1. Think about your motivations for obedience. What are the primary motivators for your obedience to God most of the time?
Read Ephesians 2:8–10. What’s amazing about this passage is also the thing that makes Christianity different from every other religion. Salvation precedes obedience, grace precedes works, and God’s love for us precedes our love for him. We are no longer under the law but under grace. We are now the workmanship of God and our good works flow out of our new identity as sons and daughters of God.
2. What would change in your life if you lived with a grace-first perspective rather than a works-first perspective?
3. Read verse 10 again.

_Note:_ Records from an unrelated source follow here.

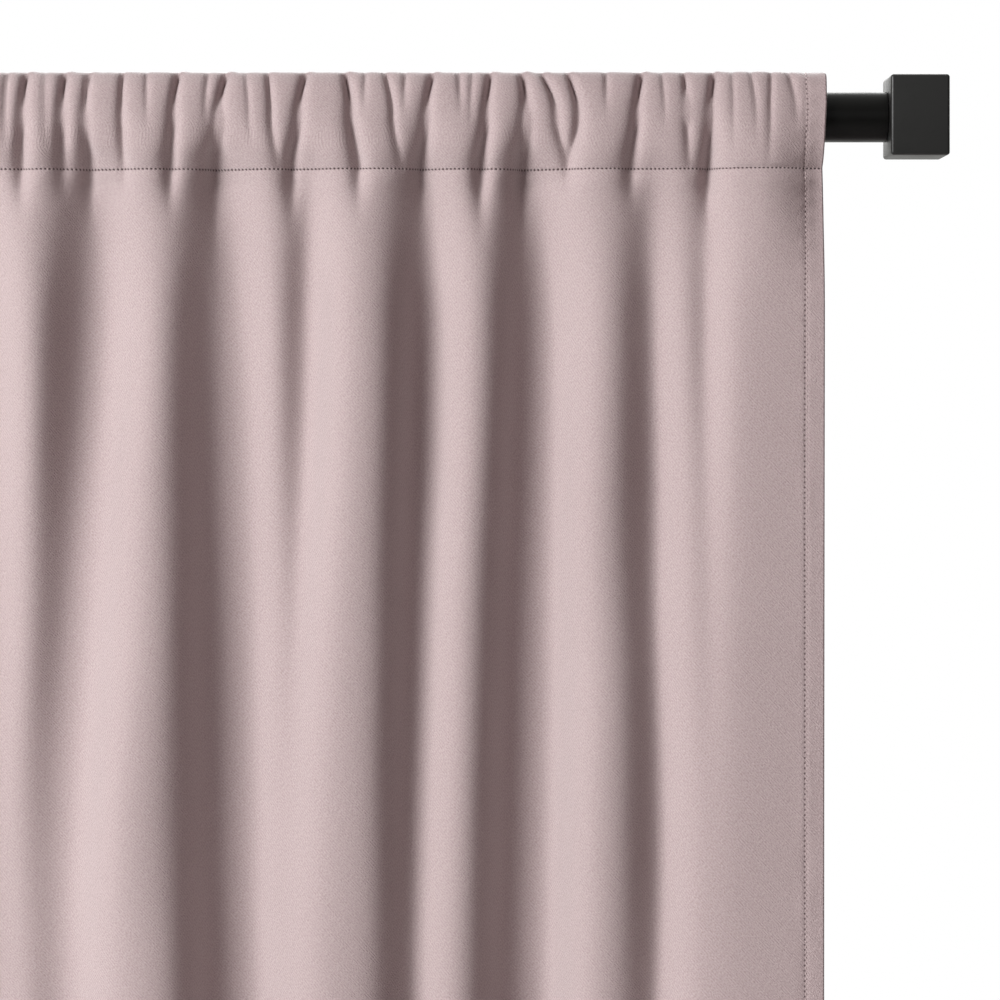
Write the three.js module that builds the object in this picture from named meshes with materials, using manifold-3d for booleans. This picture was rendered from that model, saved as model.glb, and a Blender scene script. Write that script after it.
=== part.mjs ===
// A pair of rod-pocket window curtains on a telescoping rod with square block finials and three wall brackets.
// Millimetres. +X runs along the rod to the viewer's right, -Y points into the room, +Z is up.
// The origin is the centre of the middle wall plate's back face, which lies on the wall.
import * as THREE from "three";
import { mergeVertices } from "three/addons/utils/BufferGeometryUtils.js";
import { RoundedBoxGeometry } from "three/addons/geometries/RoundedBoxGeometry.js";
import Module from "manifold-3d";

const wasm = await Module();
wasm.setup();

// ---------------------------------------------------------------- driving dimensions

const FIT = 0.3; // gap between pieces that touch, seat or slide on each other
const WALL_TO_ROD = 90; // wall plane to the rod's axis

// Rod
const OUTER_TUBE_DIAMETER = 25.4;
const TUBE_WALL = 1.2;
const TUBE_SLIDE_GAP = 0.4; // between the inner tube and the outer tube's bore
const TUBE_LENGTH = 1170; // each of the two tubes
const ROD_SHOWING = 32; // bare rod between a panel's outer edge and the finial
const COLLAR_LENGTH = 9; // tapered ring that covers the outer tube's free end
const COLLAR_TIP_WALL = 0.5;
const END_PLUG_LENGTH = 22;

// Finials
const FINIAL_LENGTH = 29.5; // along the rod
const FINIAL_SIDE = 40.5; // square across the rod
const FINIAL_EDGE_RADIUS = 1.5;
const STUD_DIAMETER = 6;
const STUD_IN_PLUG = 16;
const STUD_IN_FINIAL = 14;

// Panels
const PANEL_WIDTH = 736; // as hung, gathered on the rod
const PANEL_LENGTH = 1600; // top of the pocket to the bottom edge
const CENTRE_GAP = 14; // between the two leading edges
const GATHER_RISE = 9.7; // the gathers stand this far above the outer tube
const POCKET_DROP = 13.9; // pocket stitch line below the outer tube
const POCKET_SIDE_GAP = 1; // inside the pocket, beside a cradle
const POCKET_SIDE_WALL = 2;
const SIDE_HEM_WIDTH = 11;
const SIDE_HEM_THICKNESS = 2.4;
const BOTTOM_HEM_HEIGHT = 76;
const BOTTOM_HEM_THICKNESS = 2.4;
const CLOTH_THICKNESS = 1.2;
const FOLD_PITCH = 65; // crest to crest, before rounding to whole folds
const FOLD_RISE = 15; // crest or valley from the panel's middle plane
const FOLD_FADE = 18; // the fold flattens over this length towards a side hem
const SLIT_WIDTH = 44; // opening in the pocket's back layer for a bracket's arm
const SLIT_HEIGHT = 26;

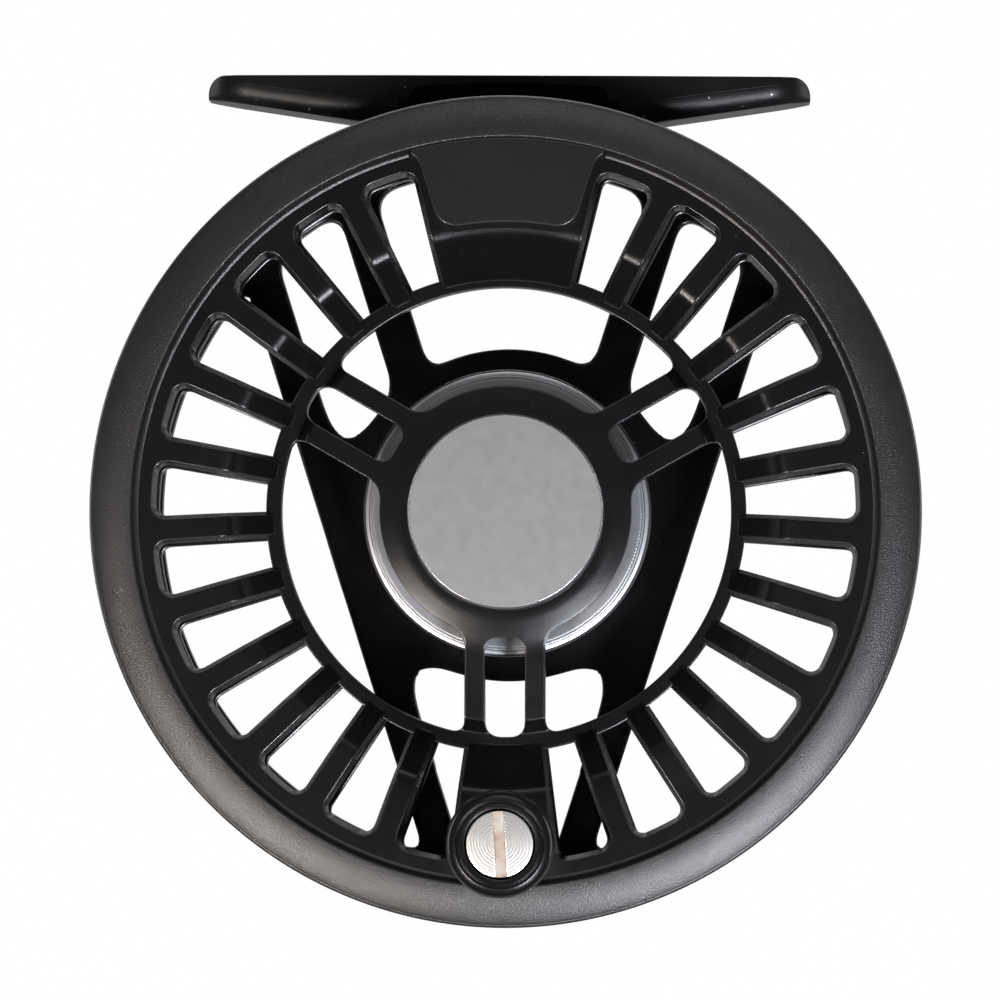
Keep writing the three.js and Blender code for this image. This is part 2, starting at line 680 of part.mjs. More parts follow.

How does it affect the way you think about yourself to see that you are called the “workmanship of God?”
4. How does it change the way you think about obedience thinking that God has good works planned for you to walk in?
One of the beautiful things about us being God’s workmanship is that it tells us our purpose. A workmanship brings glory and honor and fame to the workman. It has a dual purpose. A car is meant to transport people, but it’s also meant to bring glory to the carmaker. A book is meant to communicate something, but it’s also meant to bring glory to the writer. A building is meant to be used for a specific purpose, but it’s also meant to bring glory to the architect. In the same way, we are meant for the purpose of obedience and good works, but we are also mean to glorify God as his sons and daughters.
5. How does it make you feel that God has put his stamp on you and owns you as his own, weaknesses and all?
6. Spend a moment thanking God for adopting you and owning you as his child. Ask him for grace to live out of that identity.